## [WHAT IS REQUIRED]
Extract exactly the run of lines starting at the line that holds "Reconstruct the object" and ending at the line that holds "of the housing.", both included.

## [RECORDS SHOWN]
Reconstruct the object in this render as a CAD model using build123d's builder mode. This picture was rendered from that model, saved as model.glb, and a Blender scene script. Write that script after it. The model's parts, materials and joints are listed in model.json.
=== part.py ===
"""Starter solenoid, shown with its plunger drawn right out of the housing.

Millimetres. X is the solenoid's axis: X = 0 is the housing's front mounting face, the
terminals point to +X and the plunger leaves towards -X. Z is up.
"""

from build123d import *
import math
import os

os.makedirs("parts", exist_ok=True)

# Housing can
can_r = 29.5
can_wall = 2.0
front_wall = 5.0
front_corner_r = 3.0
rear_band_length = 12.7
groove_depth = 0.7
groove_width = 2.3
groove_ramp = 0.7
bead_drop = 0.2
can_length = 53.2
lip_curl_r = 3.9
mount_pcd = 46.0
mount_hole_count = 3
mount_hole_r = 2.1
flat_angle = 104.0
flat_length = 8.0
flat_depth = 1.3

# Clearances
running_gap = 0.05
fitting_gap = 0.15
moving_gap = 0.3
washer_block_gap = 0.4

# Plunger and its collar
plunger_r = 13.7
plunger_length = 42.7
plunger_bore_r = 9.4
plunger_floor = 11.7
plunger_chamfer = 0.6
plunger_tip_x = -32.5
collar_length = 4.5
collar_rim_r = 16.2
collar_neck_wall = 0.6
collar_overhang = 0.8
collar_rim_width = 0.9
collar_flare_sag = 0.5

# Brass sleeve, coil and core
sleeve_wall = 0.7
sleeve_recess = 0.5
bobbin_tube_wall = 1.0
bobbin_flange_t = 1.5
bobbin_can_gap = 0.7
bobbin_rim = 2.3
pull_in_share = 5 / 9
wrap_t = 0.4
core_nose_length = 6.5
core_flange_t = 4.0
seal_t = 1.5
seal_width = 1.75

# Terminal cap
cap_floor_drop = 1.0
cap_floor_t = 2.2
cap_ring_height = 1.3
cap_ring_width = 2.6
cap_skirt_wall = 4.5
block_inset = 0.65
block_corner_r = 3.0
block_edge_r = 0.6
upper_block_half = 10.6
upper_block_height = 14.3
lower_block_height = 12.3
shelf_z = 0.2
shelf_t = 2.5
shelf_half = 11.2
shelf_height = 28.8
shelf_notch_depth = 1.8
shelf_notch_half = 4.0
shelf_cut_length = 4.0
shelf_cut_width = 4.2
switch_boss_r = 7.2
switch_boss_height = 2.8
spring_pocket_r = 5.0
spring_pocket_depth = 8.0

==

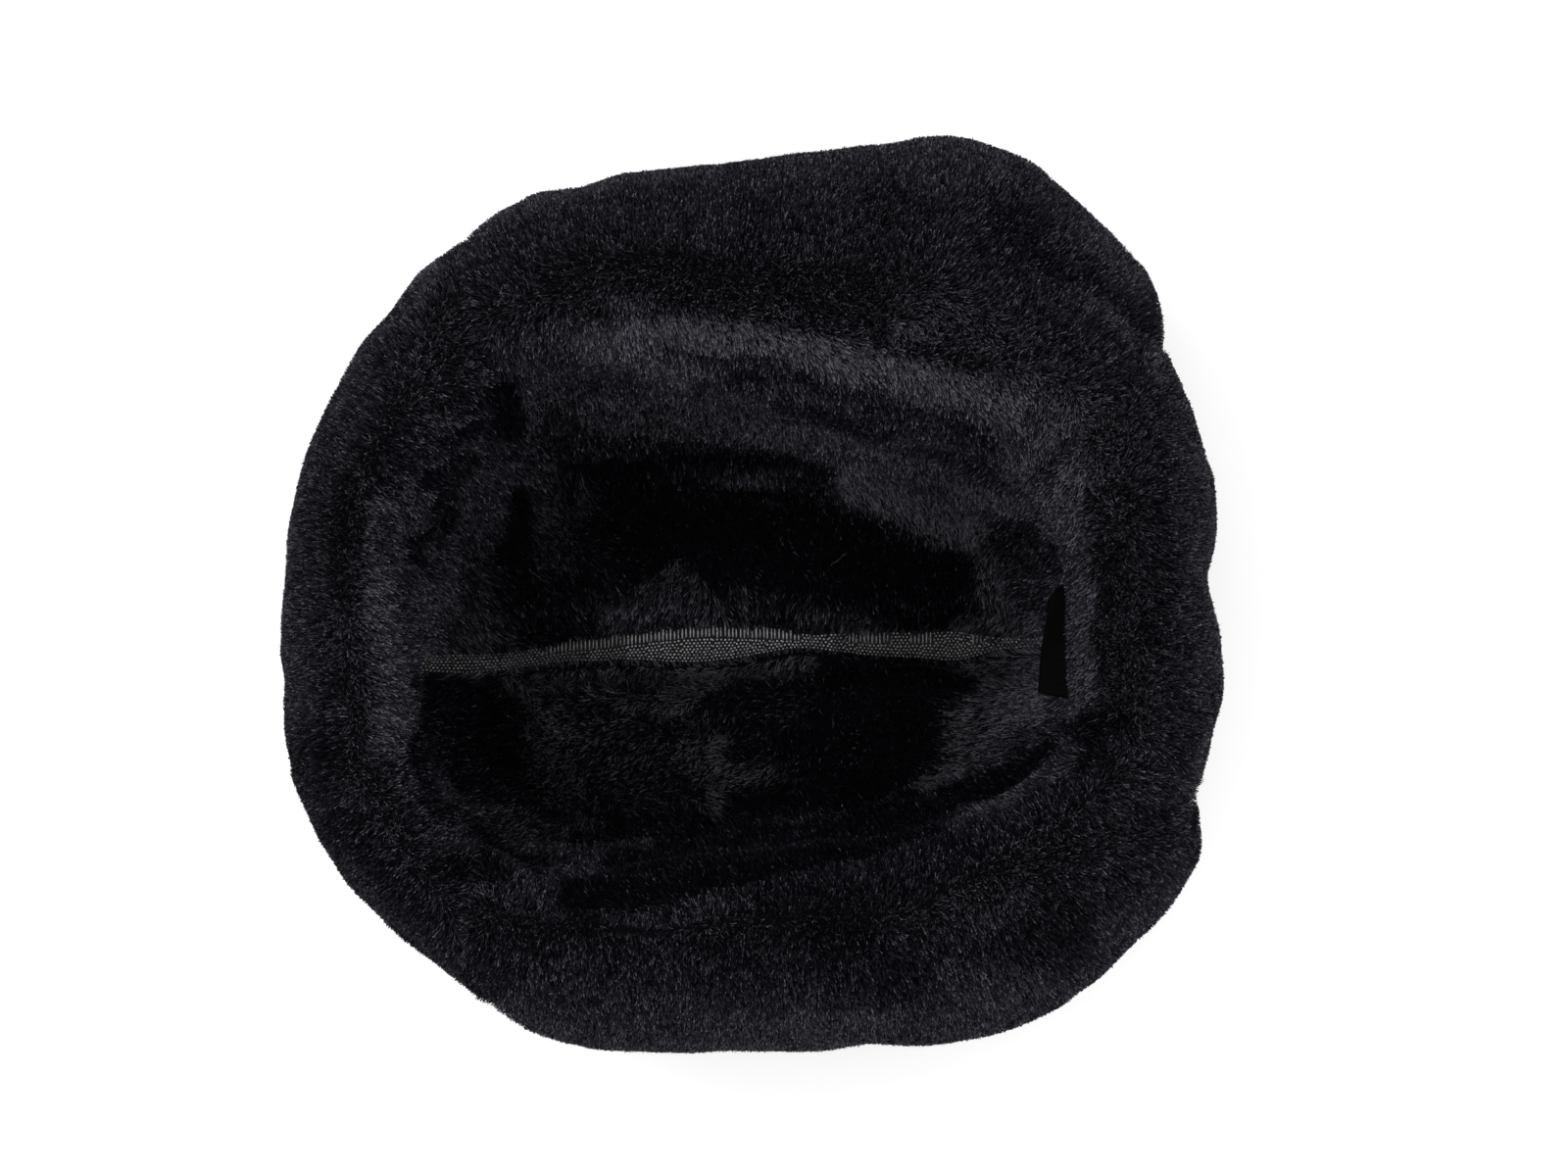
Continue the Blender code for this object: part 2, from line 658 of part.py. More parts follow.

## [WRITTEN ANSWER]
Reconstruct the object in this render as a CAD model using build123d's builder mode. This picture was rendered from that model, saved as model.glb, and a Blender scene script. Write that script after it. The model's parts, materials and joints are listed in model.json.
=== part.py ===
"""Starter solenoid, shown with its plunger drawn right out of the housing.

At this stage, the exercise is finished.